The basic framework for offshore exploration is provided by blocks. Blocks are areas in which specific oil companies (the licensees) have set E&P rights and obligations with respect to one another and the host country over a specified period. As at April 2016, oil companies hold 10,968 offshore blocks (with an average area of 996 km2) globally. As a general rule, each block will have an operator company, but also several more companies with equity in the block. This allows oil companies to spread the risks of E&P.

Blocks may be awarded to oil companies on a one-off basis but are usually awarded through well-publicised, semi-regular licensing rounds, for example Norway’s ongoing ‘23rd Licensing Round’. Indeed, at present eight offshore rounds are in progress, covering 55 blocks. However, oil company uptake is looking lacklustre and it is expected that, given low levels of interest, a very small percentage of these will be awarded.

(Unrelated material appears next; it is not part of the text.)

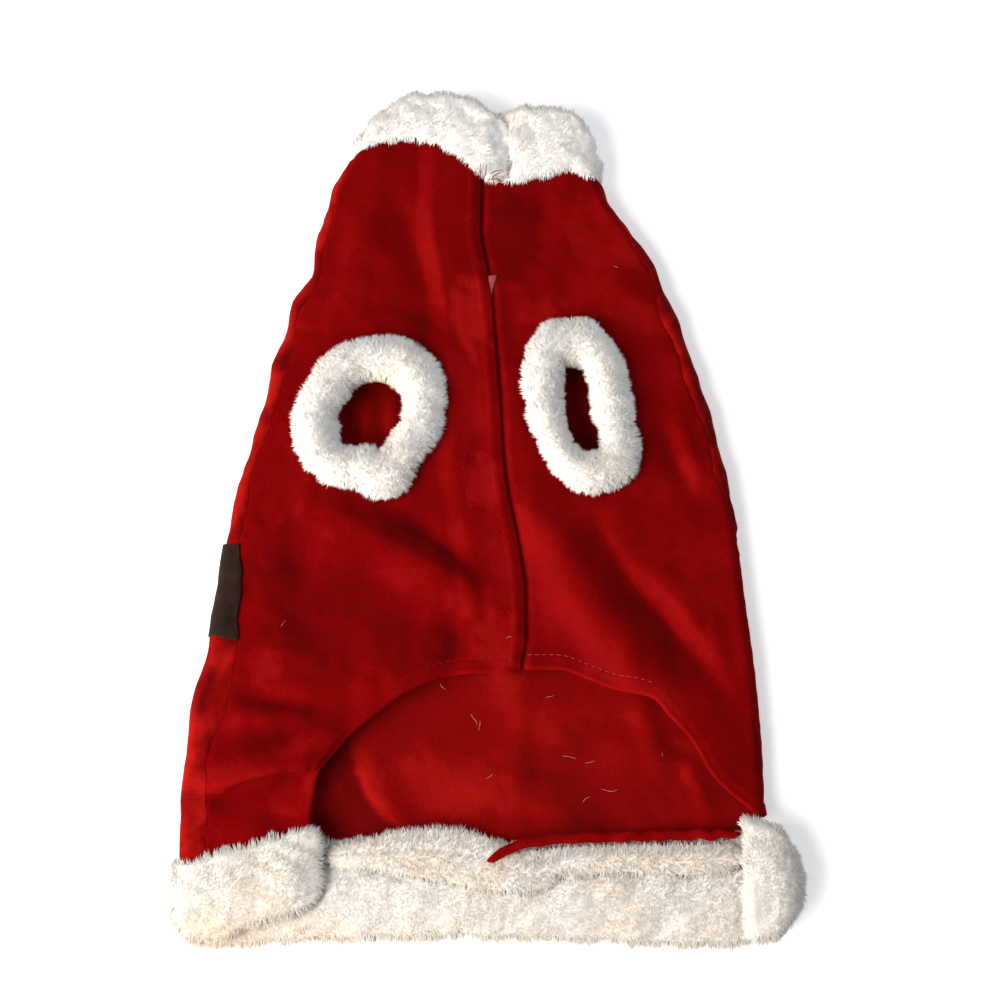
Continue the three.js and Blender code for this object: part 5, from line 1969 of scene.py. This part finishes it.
def build_thread_ends(rng):
    """Short thread ends that start on the collar's seam and curl up and over it."""
    grids = []
    for x, y, turn, long, bend in zip(*THREAD_ENDS.values()):
        t = np.linspace(0, 1, 9)
        angle = math.radians(turn)
        along, aside = t * long, bend * t * t
        px = x + along * math.cos(angle) - aside * math.sin(angle)
        py = y + along * math.sin(angle) + aside * math.cos(angle)
        pz = 16.2 + 5.0 * np.sin(t * 2.2) + rng.uniform(-0.3, 0.3)
        grids.append(tube(np.stack([px, py, pz], -1), 0.22, 5))
    return tubes_mesh("thread_ends", grids, finish_of("red_thread"))


def build_tape_tip():
    """The pale corner of the upper closure tape that stands out past the placket's edge: a thin
    three-cornered wall, slightly curled."""
    u, v = np.meshgrid(np.linspace(0, 1, 9), np.linspace(0, 1, 15))
    edge = OUTLINE["placket"](115 - 12 * v)
    x = edge - 2.5 + u * (7.2 - 5.4 * v)
    y = 115 - 12 * v - 1.2 * u * v + 0.8 * u
    z = right_top(x, y) + 0.5 + 1.3 * np.exp(-(((x - edge) / 2.5) ** 2)) + 0.5 * np.sin(3 * u + 2 * v)
    rim = np.minimum.reduce([u, 1 - u, v, 1 - v])
    half = 0.3 * np.sqrt(np.clip(rim / 0.08, 0, 1))
    middle = np.stack([x, y, z], -1)
    return cloth_shell("tape_tip", middle, half, half, finish_of("pale_thread"), {}, flip=True)


def build_lint(rng):
    """Fine pale hairs that lie on the cloth in loose bends."""
    grids = []
    for x, y, turn, long in zip(*LINT.values()):
        t = np.linspace(-0.5, 0.5, 9)
        angle = math.radians(turn)
        bow = long * (rng.uniform(-0.13, 0.13) * (1 - 4 * t * t) + rng.uniform(-0.6, 0.6) * t ** 3)
        px = x + long * t * math.cos(angle) - bow * math.sin(angle)
        py = y + long * t * math.sin(angle) + bow * math.cos(angle)
        panels = np.where(px < OUTLINE["placket"](py), left_top(px, py), right_top(px, py))
        z = np.where(py > np.interp(px, *arch_line()), panels, 2.6)
        grids.append(tube(np.stack([px, py, z + 0.3], -1), 0.07, 4))
    return tubes_mesh("lint", grids, finish_of("white_lint"))


def arch_line():
    """The arch's edge from side to side, in order of X."""
    return [np.concatenate([LEFT_ARCH[key][::-1], RIGHT_ARCH[key][2:]]) for key in ("x", "y")]


class COSTUME_OT_closures(bpy.types.Operator):
    """Gives the hook-and-loop pads between the placket's layers their finish"""

    bl_idname = "costume.closures"
    bl_label = "Closures"

    def execute(self, context):
        tape = finish_of("closure_tape")
        for name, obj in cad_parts.items():
            if name.startswith("closure_"):
                obj.data.materials.clear()
                obj.data.materials.append(tape)
        return {"FINISHED"}


class COSTUME_OT_stage(bpy.types.Operator):
    """Makes the pale floor, the soft lights and the camera"""

    bl_idname = "costume.stage"
    bl_label = "Stage"

    def execute(self, context):
        sizes = context.scene.costume_stage
        bpy.ops.mesh.primitive_plane_add(size=6, location=(0, 0, -0.0004))
        floor = context.active_object
        floor.name = "floor"
        material, _, shader = principled("floor", Roughness=0.95, Specular_IOR_Level=0.1)
        shader.inputs["Base Color"].default_value = (*sizes.floor, 1)
        shader.inputs["Emission Color"].default_value = (1, 1, 1, 1)
        shader.inputs["Emission Strength"].default_value = 0.3
        floor.data.materials.append(material)

        def area(name, place_at, power, size, colour):
            """A soft square light that faces the frame's origin."""
            light = bpy.data.lights.new(name, "AREA")
            light.energy, light.size, light.color = power, size, colour
            obj = bpy.data.objects.new(name, light)
            context.scene.collection.objects.link(obj)
            obj.location = place_at
            obj.rotation_euler = (-Vector(place_at)).to_track_quat("-Z", "Y").to_euler()

        area("key", (-0.95, -0.55, 0.8), sizes.key, 1.1, (1.0, 0.93, 0.85))
        area("fill", (0.9, 0.7, 0.9), sizes.fill, 0.9, (0.86, 0.92, 1.0))
        world = bpy.data.worlds.new("studio")
        world.use_nodes = True
        background = world.node_tree.nodes["Background"]
        background.inputs["Color"].default_value = (0.96, 0.97, 1.0, 1)
        background.inputs["Strength"].default_value = 0.36
        context.scene.world = world
        context.scene.view_settings.view_transform = "Standard"
        camera = bpy.data.cameras.new("camera")
        camera.lens = 57.6
        camera.sensor_width = 36
        holder = bpy.data.objects.new("camera", camera)
        context.scene.collection.objects.link(holder)
        tilt, distance, aim = math.radians(15), 0.8, np.array([0.00705, -0.00105, 0])
        holder.location = aim + distance * np.array([0, -math.sin(tilt), math.cos(tilt)])
        holder.rotation_euler = (tilt, 0, 0)
        context.scene.camera = holder
        return {"FINISHED"}


STEPS = ("back", "belly", "collar", "hem_band", "facing", "cuffs", "belt", "closures", "sewing", "stage")


class COSTUME_PT_panel(bpy.types.Panel):
    """Lists the costume's steps in the sidebar"""

    bl_label = "Dog santa costume"
    bl_idname = "COSTUME_PT_panel"
    bl_space_type = "VIEW_3D"
    bl_region_type = "UI"
    bl_category = "Costume"

    def draw(self, context):
        for group in (context.scene.costume_cloth, context.scene.costume_fur, context.scene.costume_stage):
            for key in group.bl_rna.properties.keys():
                if key not in ("rna_type", "name"):
                    self.layout.prop(group, key)
        for step in STEPS:
            self.layout.operator(f"costume.{step}")


CLASSES = (
    CostumeCloth,
    CostumeFur,
    CostumeStage,
    COSTUME_OT_back,
    COSTUME_OT_belly,
    COSTUME_OT_collar,
    COSTUME_OT_hem_band,
    COSTUME_OT_facing,
    COSTUME_OT_cuffs,
    COSTUME_OT_belt,
    COSTUME_OT_closures,
    COSTUME_OT_sewing,
    COSTUME_OT_stage,
    COSTUME_PT_panel,
)


def register():
    for made in CLASSES:
        bpy.utils.register_class(made)
    bpy.types.Scene.costume_cloth = bpy.props.PointerProperty(type=CostumeCloth)
    bpy.types.Scene.costume_fur = bpy.props.PointerProperty(type=CostumeFur)
    bpy.types.Scene.costume_stage = bpy.props.PointerProperty(type=CostumeStage)


def unregister():
    del bpy.types.Scene.costume_cloth
    del bpy.types.Scene.costume_fur
    del bpy.types.Scene.costume_stage
    for made in reversed(CLASSES):
        bpy.utils.unregister_class(made)


def main():
    register()
    for step in STEPS:
        getattr(bpy.ops.costume, step)()


if __name__ == "__main__":
    main()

Just 102 offshore blocks have been awarded so far in 2016, down 38% y-o-y on an annualised basis on a poor 2015. By way of comparison, 1,162 offshore blocks were awarded in 2013.

Acreage Accumulation

In part, this situation reflects reduced E&P spending (exploration budgets are relatively easy to cut). But it also reflects something of a block ‘asset bubble’ in the 2010 to 2014 period, in which 5.99 million km2 of offshore acreage was awarded. Supported by a high and stable oil price, many oil companies stocked up on frontier acreage, engaging in bidding wars for key blocks, driving up prices. For example, in a battle for a 8.5% share in Area 1 off Mozambique in 2012, the block was implicitly valued at c.$14 billion (and East Africa was just one of several frontiers opened up in this period). Oil companies thus acquired a great deal of relatively costly offshore acreage in a short period.

Exploration Excesses

On the plus side, the exploration boom of 2010 to 2014 yielded 765 offshore discoveries, including many large finds that are likely to drive future offshore production growth. However, block oversupply, analogous to that in segments of the offshore fleet, built up. As the two graphs show, the peak of the latest block awards cycle coincided with a 2013 peak in ordering of rigs (117 units) and seismic capacity (104 streamers). Just as there is a supply-demand imbalance in the seismic and rig markets, so too is there in blocks. Oil companies are now sitting on a backlog of unexplored blocks, with fewer incentives to bid for new acreage (though strategic investment in Iran or deepwater Mexico might still happen).

So licensing reflects the broader exploration situation, with block awards and vessel contracting showing similar trends. This being the case, a future rise in block awards could perhaps presage a general recovery in exploration. In gauging exploration sentiment then, upcoming licensing rounds could well be worth monitoring.